Tiens, c'est Doctor Feelgood qui a bien compris cela. J'ai un ami qui travaille sur les ordinateurs Burroughs toutes les nuits de sa vie, et Feelgood est son groupe favori. "Parce que leurs visages et leur tenue de scène sont mécanisés, et robotisés. Feelgood, c'est la musique d'hier jouée par les pantins que nous serons demain." Et à coup sur, les Feelgood savent aussi en donner au public pour son présent.

Leur musique archi-simple a encore stupéfié la masse. Pas autant qu'eux. C'était leur plus grosse salle depuis qu'ils sont sortis du circuit des pubs. Il fallait voir Wilko Johnson regarder la foule, dans le crépuscule, la regarder hurler entre ses riffs déchiquetés. Wilko est un mathématicien génial qui réorganise les riffs du rock'n'roll dans sa tête et les ressort tout neufs réarrangés, à la demande de l’industrie du vinyle. Au début, c'est toujours tangeant. Le fan club de Tangerine Dream met un point d'honneur à rester assis, ils sont venus pour planer, vous savez ? Mais au fur et à mesure que Feelgood catapulte ses bombes, les grappes de danseurs s'élargissent. "She Does It Right" marque le milieu du show. C'est gagné, et "I’m A Man" sera le triomphe total. Bien sûr, Wilko chante cela lui-même, et avec l’œil de la défaite, parce qu'alors il réalise que ses compositions ne sont pas encore les égales de celles du vieux Chuck et du vieux Bo. Mais je sais qu’un jour il trouvera le secret, et alors... Alors Feelgood deviendra l’ordonnateur après avoir été le serviteur. Ce soir, ils seront carrément obscènes, "I’m a hog for you, baby ! I just can't get enough"... Voilà Lee qui sodomise la batterie, et Wilko qui lui met son manche de guitare dans une éjaculation de riffs. Encore ! Encore ! Mais ce n’est pas que cela, Feelgood.

Et Wilko jetait des coups d'œil brûlants à une petite rouquine qui s'accrochait à la palissade. Et Lee Brilleaux s’est aperçu, derrière sa serviette éponge, que la nuit était tombée.
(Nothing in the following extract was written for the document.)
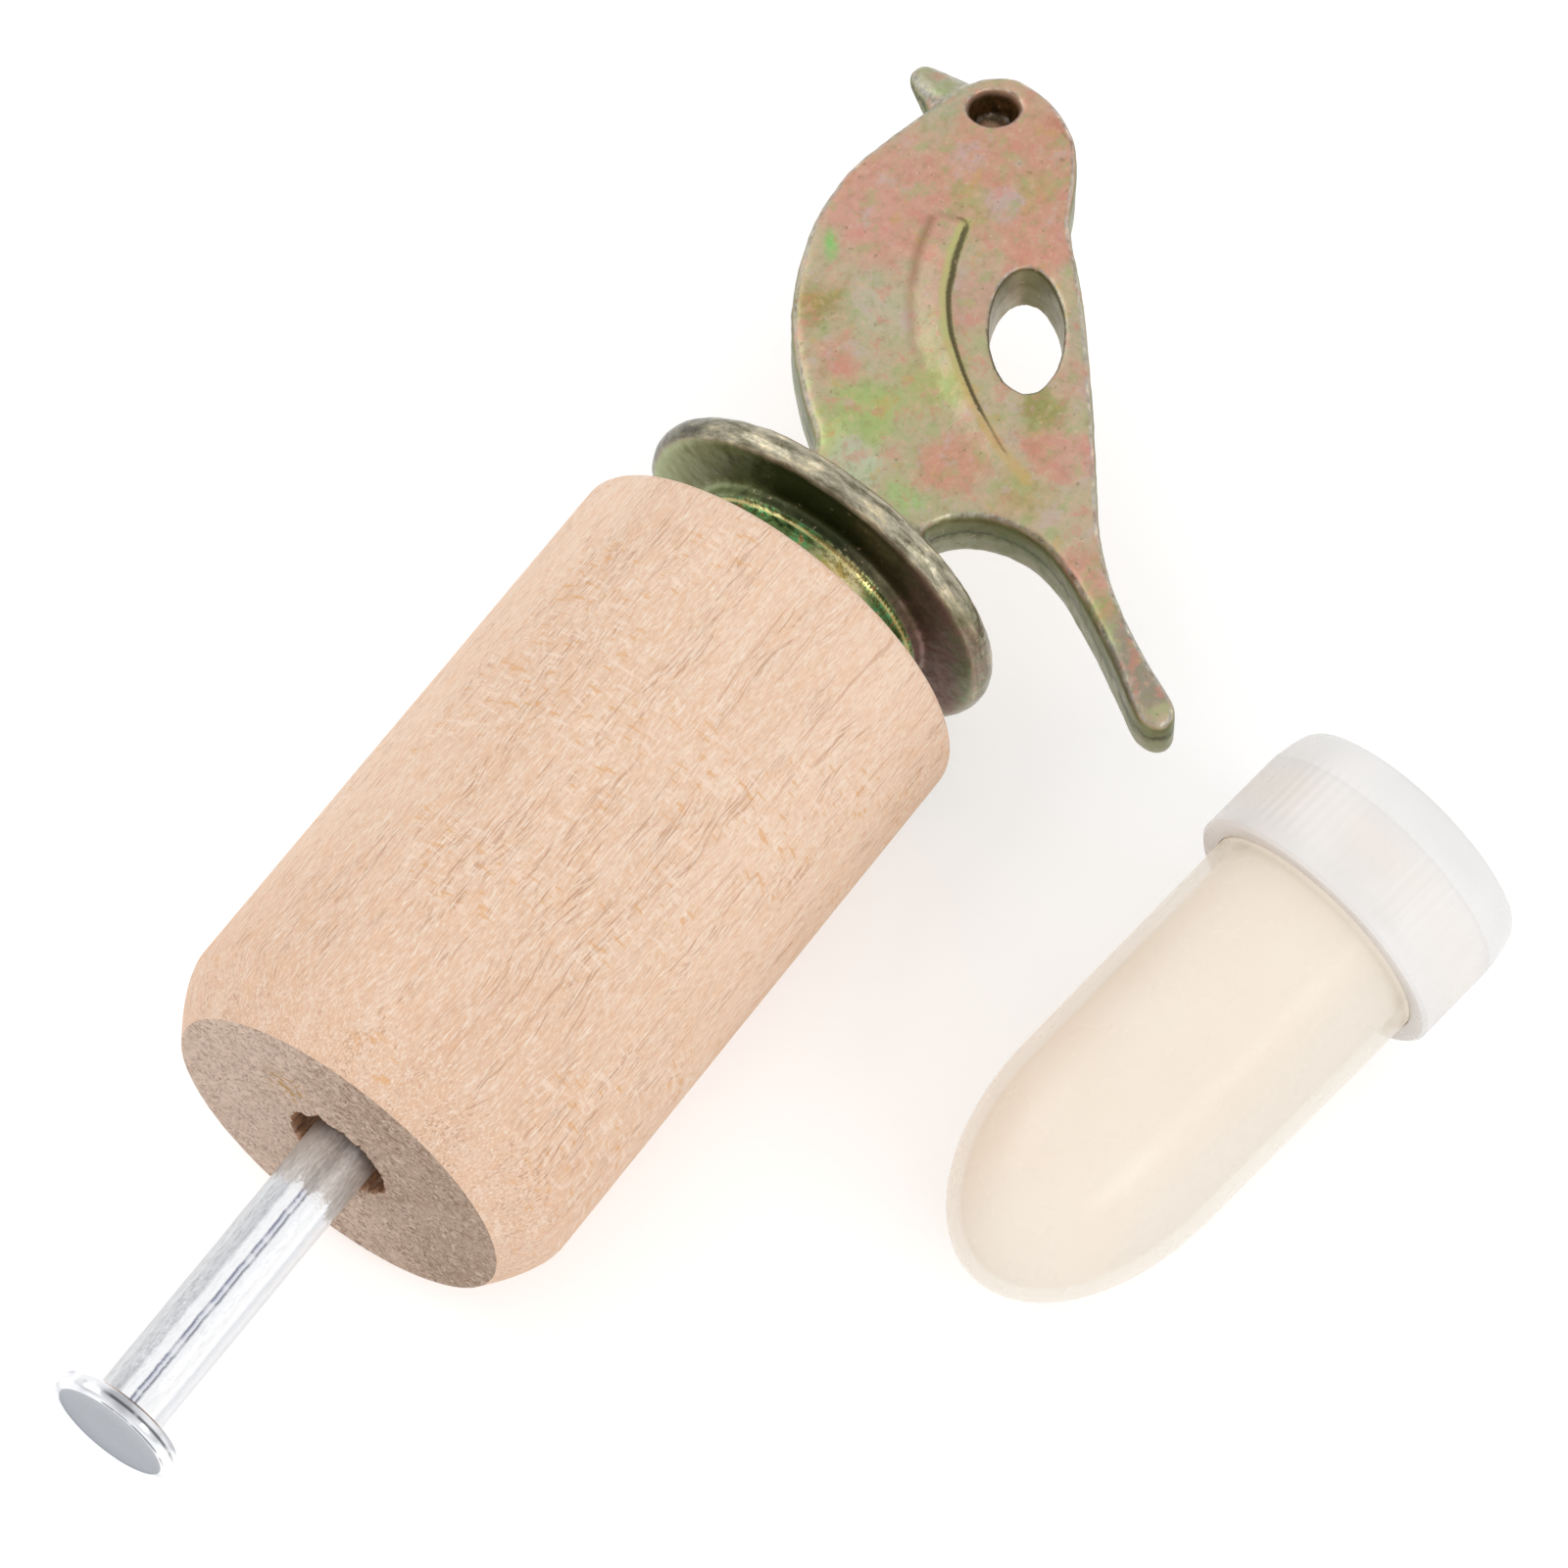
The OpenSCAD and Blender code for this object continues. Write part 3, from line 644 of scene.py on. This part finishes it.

Quand ils ont introduit "Riot ln Cell Block 9", ce fut l’enfer. Les projecteurs balayaient le public, et ces salauds avaient l'air de nous garder, schupos brandissant des guitares (mitraillettes), allez savoir ! Et le dernier espoir, ils l’ont clairement indiqué, c'était l’émeute ("Riot"), la danse ("Rollin" & Tumblin'"), la baise ("Roxette") et puis la fuite : la route 66 nous tendait les bras, et eux ne sont pas revenus après. Futés, les Feelgood ? Bien plus que cela. C'était la quatrième fois que je les voyais, depuis le premier janvier au Marques. Cette fois, aucun doute n'est resté pour personne. Nous tenons le groupe sanguin des seventies. "A motherfucking rock’n’roll band", comme disait Lee Brilleaux un petit peu plus tard à l’hôtel. Et entre Calais et Orange, ils avaient ramassé des autostoppeuses qui ne regrettèrent pas leur nuit.